[The request] Quote only the lines from the top of the listing below down to and including the line with "thin and wide".

-- START Record extracts --

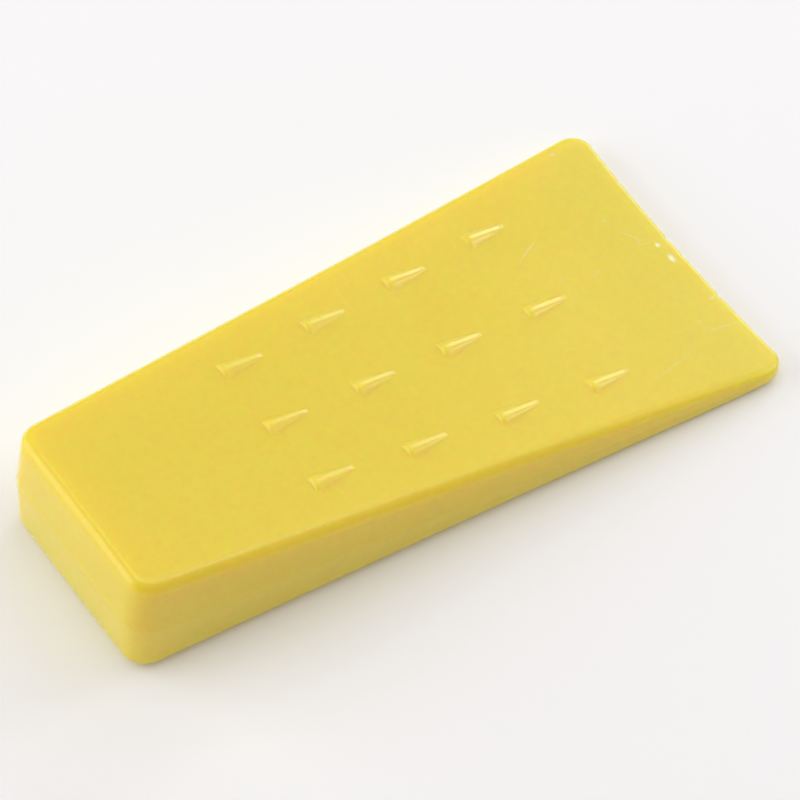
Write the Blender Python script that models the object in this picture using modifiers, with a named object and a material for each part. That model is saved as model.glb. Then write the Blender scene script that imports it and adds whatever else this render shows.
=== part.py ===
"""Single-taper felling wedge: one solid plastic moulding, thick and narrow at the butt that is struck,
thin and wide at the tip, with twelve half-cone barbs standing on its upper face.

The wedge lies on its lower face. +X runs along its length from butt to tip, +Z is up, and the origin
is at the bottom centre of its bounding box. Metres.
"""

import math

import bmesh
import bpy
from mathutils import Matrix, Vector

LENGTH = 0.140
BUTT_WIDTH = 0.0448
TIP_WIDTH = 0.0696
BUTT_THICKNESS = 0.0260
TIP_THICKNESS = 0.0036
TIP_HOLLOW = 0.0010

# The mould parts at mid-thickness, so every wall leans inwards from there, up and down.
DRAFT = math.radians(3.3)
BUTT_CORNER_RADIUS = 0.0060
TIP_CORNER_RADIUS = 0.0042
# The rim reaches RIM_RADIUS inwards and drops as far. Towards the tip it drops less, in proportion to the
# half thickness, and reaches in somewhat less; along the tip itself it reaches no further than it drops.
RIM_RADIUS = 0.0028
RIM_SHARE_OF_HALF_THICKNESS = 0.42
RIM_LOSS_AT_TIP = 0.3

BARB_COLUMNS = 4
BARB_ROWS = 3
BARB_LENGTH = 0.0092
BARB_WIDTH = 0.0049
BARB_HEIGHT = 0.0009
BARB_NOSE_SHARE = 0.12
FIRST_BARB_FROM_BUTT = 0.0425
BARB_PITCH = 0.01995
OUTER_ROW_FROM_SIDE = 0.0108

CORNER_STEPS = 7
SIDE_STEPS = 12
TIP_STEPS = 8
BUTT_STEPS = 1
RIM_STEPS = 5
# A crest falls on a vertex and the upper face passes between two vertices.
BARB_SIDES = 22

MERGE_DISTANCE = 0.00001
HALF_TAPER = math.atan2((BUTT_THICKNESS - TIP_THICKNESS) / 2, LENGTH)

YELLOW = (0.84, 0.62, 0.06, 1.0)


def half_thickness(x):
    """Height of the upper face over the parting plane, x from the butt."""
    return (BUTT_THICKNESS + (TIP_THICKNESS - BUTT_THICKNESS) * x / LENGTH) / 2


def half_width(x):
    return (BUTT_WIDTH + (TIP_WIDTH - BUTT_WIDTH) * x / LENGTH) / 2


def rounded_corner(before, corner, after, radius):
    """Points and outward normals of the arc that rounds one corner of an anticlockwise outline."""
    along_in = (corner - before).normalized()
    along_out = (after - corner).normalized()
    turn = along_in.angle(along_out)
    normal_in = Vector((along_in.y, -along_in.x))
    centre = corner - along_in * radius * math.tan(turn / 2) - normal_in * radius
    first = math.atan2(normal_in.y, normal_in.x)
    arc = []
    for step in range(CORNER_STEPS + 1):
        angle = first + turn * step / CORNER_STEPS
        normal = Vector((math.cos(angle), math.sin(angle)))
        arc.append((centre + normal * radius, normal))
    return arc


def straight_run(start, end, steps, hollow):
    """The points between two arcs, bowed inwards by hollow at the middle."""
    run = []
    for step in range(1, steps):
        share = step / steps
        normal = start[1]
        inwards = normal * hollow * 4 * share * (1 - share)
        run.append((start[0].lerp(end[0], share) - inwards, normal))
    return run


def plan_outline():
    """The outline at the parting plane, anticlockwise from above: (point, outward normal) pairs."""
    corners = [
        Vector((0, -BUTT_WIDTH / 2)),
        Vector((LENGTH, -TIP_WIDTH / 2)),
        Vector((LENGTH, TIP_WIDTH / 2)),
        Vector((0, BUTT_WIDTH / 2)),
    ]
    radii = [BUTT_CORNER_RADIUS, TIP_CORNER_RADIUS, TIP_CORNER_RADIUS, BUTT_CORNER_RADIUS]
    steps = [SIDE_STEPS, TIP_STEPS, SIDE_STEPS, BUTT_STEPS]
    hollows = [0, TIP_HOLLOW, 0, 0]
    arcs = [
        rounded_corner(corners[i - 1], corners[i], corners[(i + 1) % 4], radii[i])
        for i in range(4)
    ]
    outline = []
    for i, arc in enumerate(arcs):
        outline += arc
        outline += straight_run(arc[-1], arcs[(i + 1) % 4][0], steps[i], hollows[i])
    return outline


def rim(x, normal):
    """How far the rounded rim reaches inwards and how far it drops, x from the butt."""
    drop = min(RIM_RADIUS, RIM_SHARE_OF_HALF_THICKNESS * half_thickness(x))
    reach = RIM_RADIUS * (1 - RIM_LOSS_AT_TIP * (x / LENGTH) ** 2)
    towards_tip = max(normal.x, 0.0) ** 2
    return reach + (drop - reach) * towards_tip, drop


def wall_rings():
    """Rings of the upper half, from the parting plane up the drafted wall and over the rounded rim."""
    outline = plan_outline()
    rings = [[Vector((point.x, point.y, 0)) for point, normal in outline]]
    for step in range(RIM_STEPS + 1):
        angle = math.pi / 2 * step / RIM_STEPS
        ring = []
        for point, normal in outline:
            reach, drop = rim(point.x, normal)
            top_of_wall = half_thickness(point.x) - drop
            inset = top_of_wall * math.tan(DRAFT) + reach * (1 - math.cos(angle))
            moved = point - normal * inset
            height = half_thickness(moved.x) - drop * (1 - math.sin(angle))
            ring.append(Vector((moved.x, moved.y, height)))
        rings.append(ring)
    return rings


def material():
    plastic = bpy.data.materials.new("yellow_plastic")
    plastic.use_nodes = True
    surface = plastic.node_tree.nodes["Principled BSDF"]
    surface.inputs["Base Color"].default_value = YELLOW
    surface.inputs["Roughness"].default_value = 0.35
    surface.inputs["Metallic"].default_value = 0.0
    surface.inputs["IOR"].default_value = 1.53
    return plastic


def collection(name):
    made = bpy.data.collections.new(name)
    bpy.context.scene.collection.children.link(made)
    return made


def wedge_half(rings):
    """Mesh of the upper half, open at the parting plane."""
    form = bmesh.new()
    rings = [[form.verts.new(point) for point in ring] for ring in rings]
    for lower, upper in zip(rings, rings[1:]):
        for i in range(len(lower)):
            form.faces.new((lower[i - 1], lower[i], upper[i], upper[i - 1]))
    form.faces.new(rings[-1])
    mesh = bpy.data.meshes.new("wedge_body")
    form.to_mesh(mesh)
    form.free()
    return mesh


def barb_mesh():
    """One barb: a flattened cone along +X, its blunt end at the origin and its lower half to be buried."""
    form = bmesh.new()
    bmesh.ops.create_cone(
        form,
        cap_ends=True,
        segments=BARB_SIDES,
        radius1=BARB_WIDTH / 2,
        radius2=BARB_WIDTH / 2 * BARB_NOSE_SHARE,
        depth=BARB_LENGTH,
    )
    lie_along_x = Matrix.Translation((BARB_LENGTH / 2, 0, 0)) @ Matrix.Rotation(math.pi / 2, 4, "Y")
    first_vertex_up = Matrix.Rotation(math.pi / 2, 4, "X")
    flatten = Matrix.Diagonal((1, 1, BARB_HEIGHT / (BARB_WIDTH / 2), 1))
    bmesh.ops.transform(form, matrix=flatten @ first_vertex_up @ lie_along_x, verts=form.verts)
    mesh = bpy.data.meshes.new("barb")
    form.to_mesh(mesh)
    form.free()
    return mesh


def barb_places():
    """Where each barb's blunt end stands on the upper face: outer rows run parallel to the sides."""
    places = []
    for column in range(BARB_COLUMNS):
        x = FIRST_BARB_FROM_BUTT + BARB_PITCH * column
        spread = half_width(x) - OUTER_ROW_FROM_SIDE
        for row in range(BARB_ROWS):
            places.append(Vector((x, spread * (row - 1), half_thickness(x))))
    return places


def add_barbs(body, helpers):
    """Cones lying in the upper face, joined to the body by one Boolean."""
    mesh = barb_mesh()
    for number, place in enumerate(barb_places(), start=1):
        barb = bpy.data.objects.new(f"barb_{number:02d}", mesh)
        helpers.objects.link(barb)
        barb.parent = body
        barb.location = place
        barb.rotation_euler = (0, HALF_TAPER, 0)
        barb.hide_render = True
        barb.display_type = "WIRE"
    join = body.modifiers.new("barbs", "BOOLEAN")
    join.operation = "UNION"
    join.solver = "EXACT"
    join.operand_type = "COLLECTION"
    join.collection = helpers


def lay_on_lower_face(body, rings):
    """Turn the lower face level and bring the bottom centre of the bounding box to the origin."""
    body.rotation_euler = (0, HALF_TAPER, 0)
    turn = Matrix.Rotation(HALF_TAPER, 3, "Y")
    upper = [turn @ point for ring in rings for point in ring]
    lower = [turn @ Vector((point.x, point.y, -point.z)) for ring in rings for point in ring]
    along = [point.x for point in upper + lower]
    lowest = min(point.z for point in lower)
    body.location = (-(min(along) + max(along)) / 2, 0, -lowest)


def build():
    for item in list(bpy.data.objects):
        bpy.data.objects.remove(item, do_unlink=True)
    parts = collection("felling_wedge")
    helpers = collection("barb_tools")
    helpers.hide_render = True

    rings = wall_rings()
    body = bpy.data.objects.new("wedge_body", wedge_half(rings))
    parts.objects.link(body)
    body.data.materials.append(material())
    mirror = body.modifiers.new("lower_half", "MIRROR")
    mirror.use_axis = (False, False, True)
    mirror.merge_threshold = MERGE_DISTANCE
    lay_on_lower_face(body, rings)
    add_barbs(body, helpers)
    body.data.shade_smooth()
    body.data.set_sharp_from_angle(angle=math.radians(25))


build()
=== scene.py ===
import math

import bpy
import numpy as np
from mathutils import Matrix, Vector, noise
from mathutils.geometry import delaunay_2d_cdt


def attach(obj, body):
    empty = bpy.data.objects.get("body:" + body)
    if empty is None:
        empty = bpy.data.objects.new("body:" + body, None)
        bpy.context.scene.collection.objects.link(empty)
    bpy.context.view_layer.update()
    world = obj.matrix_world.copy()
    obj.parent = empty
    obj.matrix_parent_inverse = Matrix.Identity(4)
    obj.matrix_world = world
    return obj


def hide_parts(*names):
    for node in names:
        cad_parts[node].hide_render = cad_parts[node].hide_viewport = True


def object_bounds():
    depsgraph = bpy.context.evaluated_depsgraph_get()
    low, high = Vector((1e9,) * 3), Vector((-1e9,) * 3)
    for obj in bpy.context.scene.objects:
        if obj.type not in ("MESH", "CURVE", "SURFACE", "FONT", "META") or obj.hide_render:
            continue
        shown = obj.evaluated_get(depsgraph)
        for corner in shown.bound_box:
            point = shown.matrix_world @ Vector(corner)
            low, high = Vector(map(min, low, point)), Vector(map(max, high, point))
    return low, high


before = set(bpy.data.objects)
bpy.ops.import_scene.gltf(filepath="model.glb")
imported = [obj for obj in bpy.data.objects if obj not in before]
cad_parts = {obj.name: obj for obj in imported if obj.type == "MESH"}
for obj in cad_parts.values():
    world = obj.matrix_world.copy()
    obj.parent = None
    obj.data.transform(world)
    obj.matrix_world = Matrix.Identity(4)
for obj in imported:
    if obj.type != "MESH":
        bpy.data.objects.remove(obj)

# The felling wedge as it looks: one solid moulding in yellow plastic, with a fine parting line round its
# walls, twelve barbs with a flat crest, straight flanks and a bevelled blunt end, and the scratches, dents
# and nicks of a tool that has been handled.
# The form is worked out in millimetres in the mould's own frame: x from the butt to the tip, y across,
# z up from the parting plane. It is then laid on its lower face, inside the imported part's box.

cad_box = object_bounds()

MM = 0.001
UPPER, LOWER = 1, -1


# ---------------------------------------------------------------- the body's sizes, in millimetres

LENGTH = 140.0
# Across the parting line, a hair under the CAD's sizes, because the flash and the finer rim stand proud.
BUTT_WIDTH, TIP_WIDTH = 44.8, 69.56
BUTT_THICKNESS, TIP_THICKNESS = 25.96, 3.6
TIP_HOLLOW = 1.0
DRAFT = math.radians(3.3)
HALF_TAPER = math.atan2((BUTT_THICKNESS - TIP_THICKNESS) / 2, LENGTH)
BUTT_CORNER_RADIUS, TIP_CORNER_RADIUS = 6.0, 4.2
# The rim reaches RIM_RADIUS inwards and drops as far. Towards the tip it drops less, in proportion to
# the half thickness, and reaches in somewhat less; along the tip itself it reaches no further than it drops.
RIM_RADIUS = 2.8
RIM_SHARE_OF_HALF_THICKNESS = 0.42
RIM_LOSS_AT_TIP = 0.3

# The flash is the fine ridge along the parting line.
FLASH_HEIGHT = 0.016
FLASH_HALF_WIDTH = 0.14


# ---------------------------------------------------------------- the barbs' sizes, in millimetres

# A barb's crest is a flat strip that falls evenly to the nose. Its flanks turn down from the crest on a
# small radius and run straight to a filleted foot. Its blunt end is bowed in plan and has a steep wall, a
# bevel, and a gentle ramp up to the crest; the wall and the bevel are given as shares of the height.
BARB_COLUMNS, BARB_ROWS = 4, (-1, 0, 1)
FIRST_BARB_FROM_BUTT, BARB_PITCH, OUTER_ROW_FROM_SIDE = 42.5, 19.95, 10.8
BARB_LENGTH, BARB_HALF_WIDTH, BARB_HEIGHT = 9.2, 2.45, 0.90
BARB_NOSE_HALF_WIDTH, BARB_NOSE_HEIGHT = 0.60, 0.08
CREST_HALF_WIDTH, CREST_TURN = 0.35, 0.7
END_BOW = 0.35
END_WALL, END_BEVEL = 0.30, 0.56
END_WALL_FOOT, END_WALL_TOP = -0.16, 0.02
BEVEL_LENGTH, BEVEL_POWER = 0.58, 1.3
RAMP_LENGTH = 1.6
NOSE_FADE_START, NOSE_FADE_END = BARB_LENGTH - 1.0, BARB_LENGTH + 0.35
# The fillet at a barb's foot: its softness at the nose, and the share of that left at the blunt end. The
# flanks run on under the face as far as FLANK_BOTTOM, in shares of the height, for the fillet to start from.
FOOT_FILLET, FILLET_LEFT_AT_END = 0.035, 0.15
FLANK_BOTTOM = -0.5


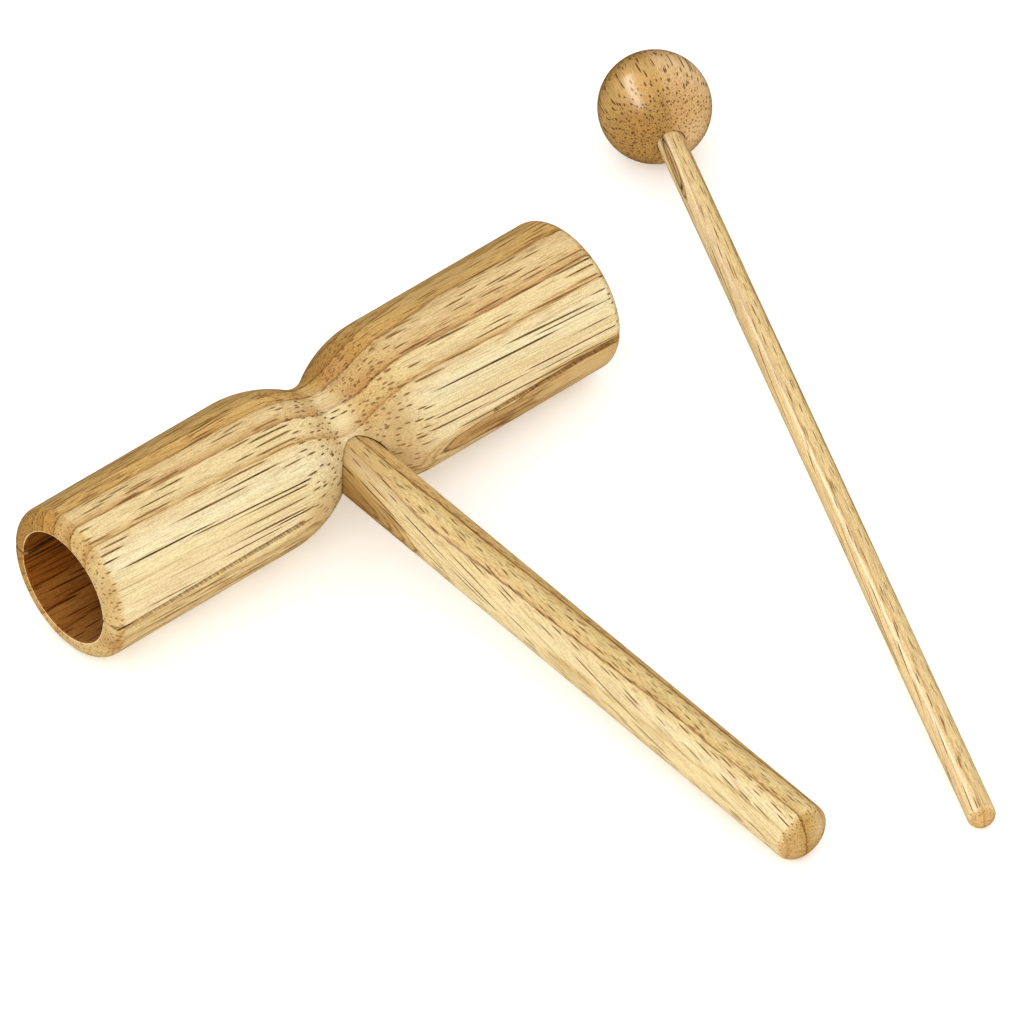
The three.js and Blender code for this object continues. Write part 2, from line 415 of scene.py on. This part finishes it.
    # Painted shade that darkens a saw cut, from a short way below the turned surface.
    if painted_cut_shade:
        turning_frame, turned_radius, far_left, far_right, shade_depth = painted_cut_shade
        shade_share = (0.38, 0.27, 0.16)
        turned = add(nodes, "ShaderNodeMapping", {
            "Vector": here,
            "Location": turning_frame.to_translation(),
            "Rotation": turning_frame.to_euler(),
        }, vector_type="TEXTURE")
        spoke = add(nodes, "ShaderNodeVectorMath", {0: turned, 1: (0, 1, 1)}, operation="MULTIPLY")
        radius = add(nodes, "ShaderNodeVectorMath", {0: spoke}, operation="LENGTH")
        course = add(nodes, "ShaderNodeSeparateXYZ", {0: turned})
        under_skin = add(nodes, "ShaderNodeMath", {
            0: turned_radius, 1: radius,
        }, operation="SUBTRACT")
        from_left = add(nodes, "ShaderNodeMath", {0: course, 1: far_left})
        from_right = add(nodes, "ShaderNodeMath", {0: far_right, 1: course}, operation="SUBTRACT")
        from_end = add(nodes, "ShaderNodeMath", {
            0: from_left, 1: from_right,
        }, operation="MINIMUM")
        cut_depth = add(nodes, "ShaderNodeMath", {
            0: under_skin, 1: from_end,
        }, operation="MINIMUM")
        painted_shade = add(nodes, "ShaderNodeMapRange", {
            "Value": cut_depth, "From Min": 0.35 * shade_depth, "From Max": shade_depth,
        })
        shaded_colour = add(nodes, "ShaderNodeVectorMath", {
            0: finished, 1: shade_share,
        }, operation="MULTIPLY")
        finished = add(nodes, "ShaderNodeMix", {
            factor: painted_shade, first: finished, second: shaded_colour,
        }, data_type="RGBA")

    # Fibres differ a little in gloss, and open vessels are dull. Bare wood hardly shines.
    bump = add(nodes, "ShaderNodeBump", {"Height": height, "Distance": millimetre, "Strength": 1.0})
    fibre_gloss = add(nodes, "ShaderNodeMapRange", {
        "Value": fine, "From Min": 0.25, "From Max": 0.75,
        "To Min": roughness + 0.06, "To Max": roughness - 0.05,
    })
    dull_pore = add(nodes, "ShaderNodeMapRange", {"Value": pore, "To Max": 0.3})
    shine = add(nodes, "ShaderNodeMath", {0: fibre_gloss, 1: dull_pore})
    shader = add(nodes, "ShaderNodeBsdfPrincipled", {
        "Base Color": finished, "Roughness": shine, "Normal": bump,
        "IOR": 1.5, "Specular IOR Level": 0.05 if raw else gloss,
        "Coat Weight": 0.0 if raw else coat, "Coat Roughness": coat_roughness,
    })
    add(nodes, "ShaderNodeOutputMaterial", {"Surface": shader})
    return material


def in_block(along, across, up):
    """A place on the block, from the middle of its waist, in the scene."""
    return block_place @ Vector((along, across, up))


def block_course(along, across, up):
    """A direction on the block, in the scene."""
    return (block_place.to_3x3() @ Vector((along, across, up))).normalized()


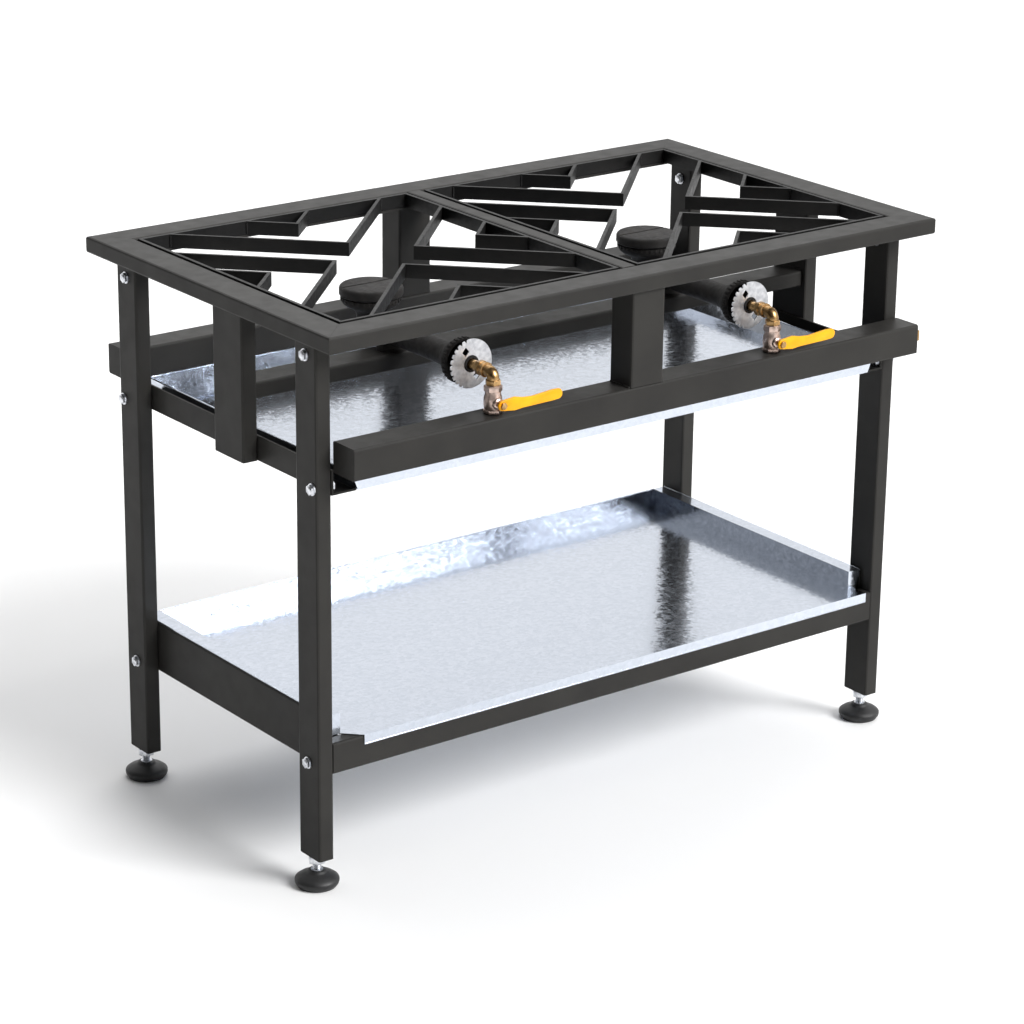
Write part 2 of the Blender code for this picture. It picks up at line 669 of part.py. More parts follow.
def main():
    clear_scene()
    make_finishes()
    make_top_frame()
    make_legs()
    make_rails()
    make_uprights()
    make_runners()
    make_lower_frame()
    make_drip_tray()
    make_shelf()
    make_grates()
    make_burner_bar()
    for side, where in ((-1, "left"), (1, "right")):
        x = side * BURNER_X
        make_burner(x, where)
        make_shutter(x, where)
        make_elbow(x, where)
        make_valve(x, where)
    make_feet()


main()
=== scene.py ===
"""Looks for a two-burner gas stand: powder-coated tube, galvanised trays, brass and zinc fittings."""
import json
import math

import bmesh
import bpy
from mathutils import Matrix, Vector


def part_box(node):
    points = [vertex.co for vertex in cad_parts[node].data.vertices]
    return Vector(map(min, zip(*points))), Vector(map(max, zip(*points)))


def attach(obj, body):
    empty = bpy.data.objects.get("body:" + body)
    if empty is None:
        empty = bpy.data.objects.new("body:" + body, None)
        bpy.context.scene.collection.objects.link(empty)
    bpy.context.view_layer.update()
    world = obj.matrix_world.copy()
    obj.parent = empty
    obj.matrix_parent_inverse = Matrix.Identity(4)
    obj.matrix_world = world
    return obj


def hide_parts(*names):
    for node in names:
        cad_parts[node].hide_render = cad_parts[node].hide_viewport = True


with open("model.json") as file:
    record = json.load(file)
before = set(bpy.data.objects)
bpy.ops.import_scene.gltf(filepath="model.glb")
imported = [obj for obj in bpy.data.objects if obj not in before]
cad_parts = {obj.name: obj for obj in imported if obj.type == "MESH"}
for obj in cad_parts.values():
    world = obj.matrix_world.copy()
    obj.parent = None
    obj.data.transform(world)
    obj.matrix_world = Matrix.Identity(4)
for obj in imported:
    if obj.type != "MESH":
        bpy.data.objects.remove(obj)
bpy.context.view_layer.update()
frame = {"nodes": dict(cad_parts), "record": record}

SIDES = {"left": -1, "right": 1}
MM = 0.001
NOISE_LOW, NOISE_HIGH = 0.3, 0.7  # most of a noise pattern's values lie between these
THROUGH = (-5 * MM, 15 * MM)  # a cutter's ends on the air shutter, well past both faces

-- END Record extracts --

[Exercise answer]
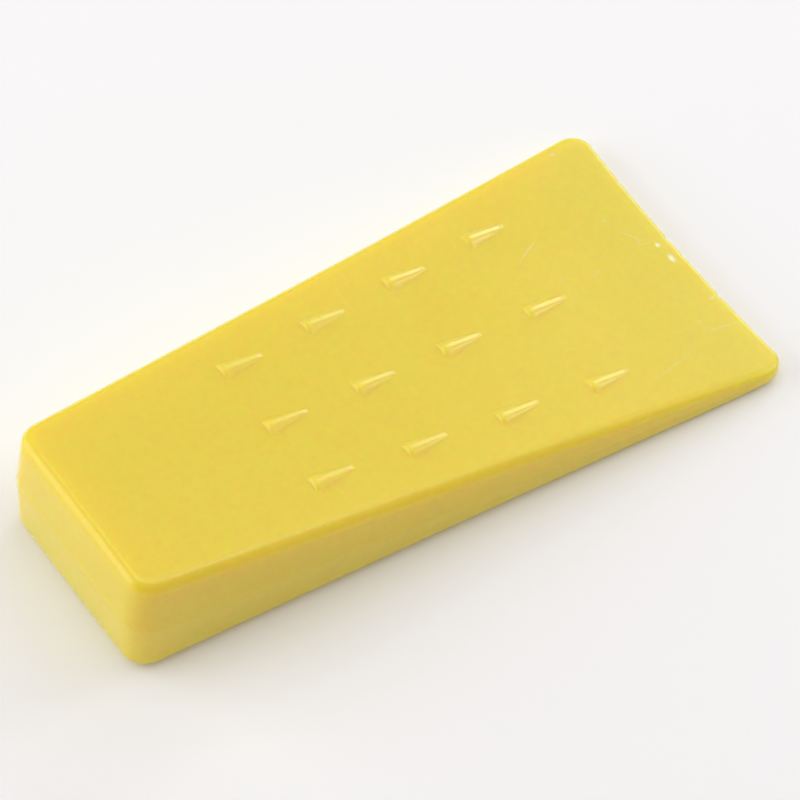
Write the Blender Python script that models the object in this picture using modifiers, with a named object and a material for each part. That model is saved as model.glb. Then write the Blender scene script that imports it and adds whatever else this render shows.
=== part.py ===
"""Single-taper felling wedge: one solid plastic moulding, thick and narrow at the butt that is struck,
thin and wide at the tip, with twelve half-cone barbs standing on its upper face.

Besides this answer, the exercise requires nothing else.